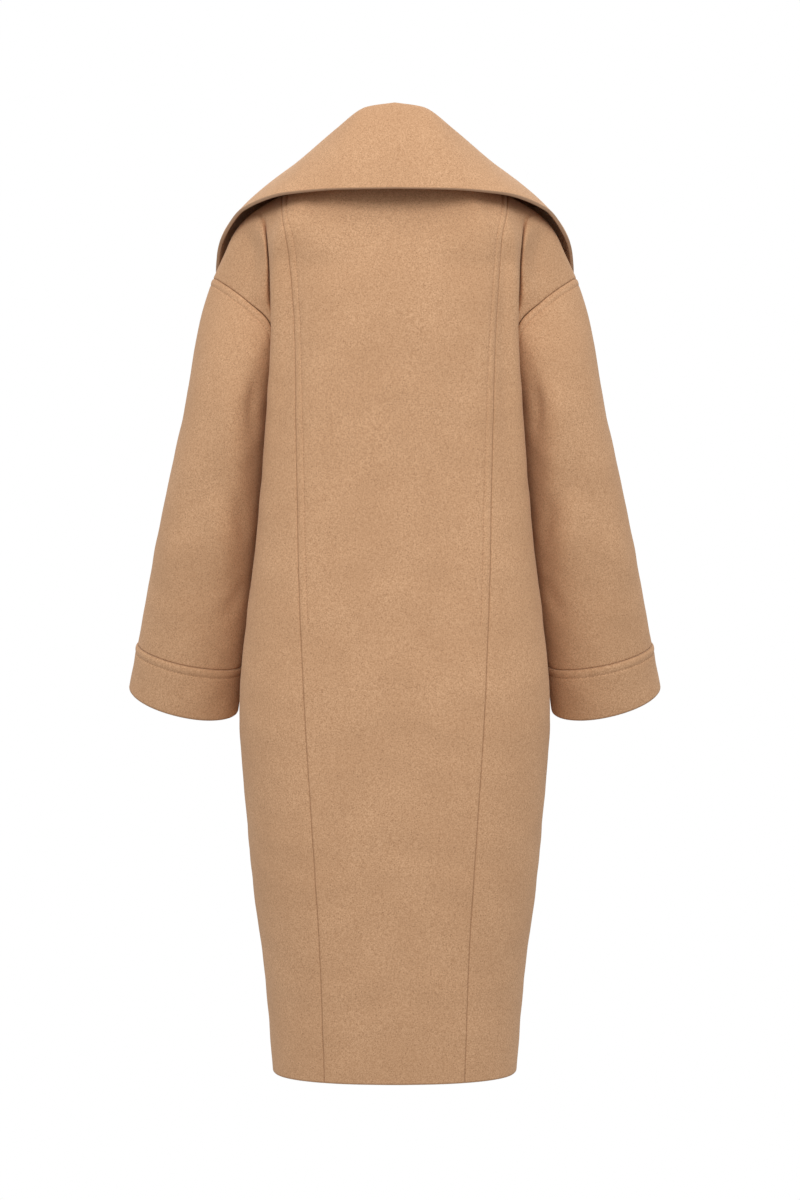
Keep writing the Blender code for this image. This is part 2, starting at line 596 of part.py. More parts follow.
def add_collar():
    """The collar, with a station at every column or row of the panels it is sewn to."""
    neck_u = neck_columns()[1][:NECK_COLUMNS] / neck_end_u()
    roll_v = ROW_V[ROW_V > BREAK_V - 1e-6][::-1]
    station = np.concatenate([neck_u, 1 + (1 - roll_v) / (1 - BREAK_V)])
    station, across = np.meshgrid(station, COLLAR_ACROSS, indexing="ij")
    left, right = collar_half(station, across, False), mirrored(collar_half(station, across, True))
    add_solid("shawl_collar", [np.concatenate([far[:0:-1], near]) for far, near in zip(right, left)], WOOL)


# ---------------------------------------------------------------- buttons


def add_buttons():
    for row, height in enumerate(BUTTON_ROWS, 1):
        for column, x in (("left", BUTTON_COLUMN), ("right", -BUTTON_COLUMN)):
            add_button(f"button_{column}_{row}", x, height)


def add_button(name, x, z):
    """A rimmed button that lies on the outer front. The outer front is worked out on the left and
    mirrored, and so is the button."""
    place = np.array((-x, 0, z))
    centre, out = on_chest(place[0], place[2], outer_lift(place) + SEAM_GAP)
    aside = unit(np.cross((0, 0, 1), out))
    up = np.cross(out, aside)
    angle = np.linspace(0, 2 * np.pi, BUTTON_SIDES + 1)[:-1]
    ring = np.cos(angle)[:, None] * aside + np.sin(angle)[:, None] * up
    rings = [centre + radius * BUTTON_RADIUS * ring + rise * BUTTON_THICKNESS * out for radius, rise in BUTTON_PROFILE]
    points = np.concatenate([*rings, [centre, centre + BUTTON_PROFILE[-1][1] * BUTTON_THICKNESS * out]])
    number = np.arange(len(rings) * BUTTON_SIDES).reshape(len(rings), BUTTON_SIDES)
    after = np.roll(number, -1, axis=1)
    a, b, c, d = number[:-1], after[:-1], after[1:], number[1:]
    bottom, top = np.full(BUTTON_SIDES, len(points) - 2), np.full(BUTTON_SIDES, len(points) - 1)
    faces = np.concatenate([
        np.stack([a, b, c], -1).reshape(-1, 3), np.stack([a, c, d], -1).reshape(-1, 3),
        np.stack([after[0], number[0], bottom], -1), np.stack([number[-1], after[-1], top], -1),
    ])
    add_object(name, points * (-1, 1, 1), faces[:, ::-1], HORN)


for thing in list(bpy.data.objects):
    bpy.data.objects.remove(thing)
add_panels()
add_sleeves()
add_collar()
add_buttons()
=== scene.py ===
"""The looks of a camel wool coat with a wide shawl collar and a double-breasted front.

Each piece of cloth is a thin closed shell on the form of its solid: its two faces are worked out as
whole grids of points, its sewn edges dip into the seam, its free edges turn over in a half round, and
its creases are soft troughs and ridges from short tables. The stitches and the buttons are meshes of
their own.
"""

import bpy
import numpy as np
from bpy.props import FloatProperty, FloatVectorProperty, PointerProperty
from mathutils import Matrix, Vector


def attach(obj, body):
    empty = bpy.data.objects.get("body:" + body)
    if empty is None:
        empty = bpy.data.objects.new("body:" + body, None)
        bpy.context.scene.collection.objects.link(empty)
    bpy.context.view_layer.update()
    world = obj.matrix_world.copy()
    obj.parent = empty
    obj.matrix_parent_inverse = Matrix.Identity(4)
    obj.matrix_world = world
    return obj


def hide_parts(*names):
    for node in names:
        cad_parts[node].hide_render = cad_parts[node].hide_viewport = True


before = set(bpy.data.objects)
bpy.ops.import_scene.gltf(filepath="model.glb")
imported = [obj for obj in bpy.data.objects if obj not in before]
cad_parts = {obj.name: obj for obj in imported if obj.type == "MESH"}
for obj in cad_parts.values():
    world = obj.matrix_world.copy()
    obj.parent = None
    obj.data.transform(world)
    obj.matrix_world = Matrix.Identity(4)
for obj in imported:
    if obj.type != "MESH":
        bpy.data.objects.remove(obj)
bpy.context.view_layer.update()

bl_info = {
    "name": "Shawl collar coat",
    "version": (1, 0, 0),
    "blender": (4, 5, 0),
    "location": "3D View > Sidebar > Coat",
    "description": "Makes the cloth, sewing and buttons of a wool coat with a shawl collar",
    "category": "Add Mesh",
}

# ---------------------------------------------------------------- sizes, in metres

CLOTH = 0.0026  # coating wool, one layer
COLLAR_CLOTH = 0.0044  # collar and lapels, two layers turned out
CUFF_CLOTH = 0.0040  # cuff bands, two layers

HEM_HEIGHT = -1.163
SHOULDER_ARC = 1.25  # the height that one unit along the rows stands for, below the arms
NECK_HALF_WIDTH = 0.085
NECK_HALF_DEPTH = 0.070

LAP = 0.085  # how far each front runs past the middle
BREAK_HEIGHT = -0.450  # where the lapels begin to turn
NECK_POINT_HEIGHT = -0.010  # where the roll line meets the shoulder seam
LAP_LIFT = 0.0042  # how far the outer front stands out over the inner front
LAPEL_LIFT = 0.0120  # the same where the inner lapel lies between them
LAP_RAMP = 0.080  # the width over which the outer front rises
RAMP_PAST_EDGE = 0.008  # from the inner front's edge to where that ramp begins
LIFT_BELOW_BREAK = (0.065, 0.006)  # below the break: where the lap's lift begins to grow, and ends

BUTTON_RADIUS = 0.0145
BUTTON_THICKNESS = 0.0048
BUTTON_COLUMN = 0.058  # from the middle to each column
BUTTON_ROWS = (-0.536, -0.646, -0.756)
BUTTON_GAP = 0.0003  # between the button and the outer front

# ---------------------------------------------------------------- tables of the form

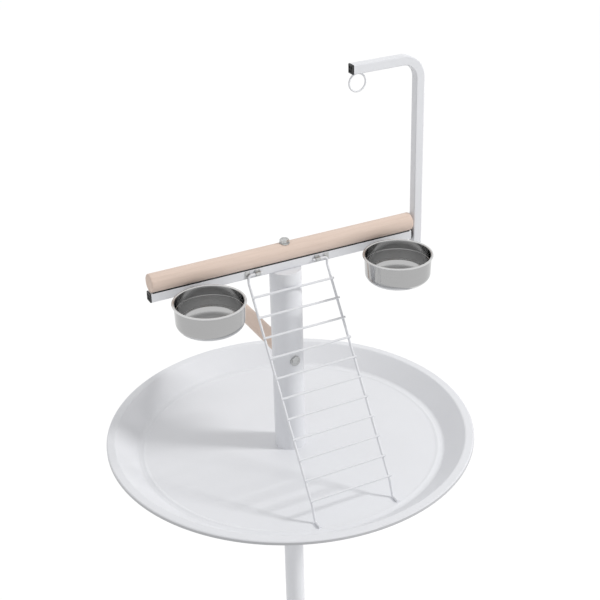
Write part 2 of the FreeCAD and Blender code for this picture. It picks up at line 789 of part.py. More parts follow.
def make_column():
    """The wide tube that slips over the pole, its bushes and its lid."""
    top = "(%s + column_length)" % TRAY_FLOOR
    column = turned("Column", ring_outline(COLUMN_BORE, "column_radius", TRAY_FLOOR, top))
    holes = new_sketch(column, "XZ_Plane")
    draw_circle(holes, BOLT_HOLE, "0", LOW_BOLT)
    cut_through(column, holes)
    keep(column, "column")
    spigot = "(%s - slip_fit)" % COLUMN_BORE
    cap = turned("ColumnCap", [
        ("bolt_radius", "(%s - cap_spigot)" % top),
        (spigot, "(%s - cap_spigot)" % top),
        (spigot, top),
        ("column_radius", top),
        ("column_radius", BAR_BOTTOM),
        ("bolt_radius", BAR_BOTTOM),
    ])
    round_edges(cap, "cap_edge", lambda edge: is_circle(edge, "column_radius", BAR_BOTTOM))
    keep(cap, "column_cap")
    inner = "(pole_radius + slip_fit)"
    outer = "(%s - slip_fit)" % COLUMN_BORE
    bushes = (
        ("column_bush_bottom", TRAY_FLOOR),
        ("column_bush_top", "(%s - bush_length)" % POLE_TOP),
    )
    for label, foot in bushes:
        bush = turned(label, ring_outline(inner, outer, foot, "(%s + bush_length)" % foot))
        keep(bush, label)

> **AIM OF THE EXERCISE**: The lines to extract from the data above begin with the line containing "for thing in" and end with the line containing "obj.parent = empty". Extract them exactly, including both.

> **CORRECT RESULT**:
for thing in list(bpy.data.objects):
    bpy.data.objects.remove(thing)
add_panels()
add_sleeves()
add_collar()
add_buttons()
=== scene.py ===
"""The looks of a camel wool coat with a wide shawl collar and a double-breasted front.

Each piece of cloth is a thin closed shell on the form of its solid: its two faces are worked out as
whole grids of points, its sewn edges dip into the seam, its free edges turn over in a half round, and
its creases are soft troughs and ridges from short tables. The stitches and the buttons are meshes of
their own.
"""

import bpy
import numpy as np
from bpy.props import FloatProperty, FloatVectorProperty, PointerProperty
from mathutils import Matrix, Vector


def attach(obj, body):
    empty = bpy.data.objects.get("body:" + body)
    if empty is None:
        empty = bpy.data.objects.new("body:" + body, None)
        bpy.context.scene.collection.objects.link(empty)
    bpy.context.view_layer.update()
    world = obj.matrix_world.copy()
    obj.parent = empty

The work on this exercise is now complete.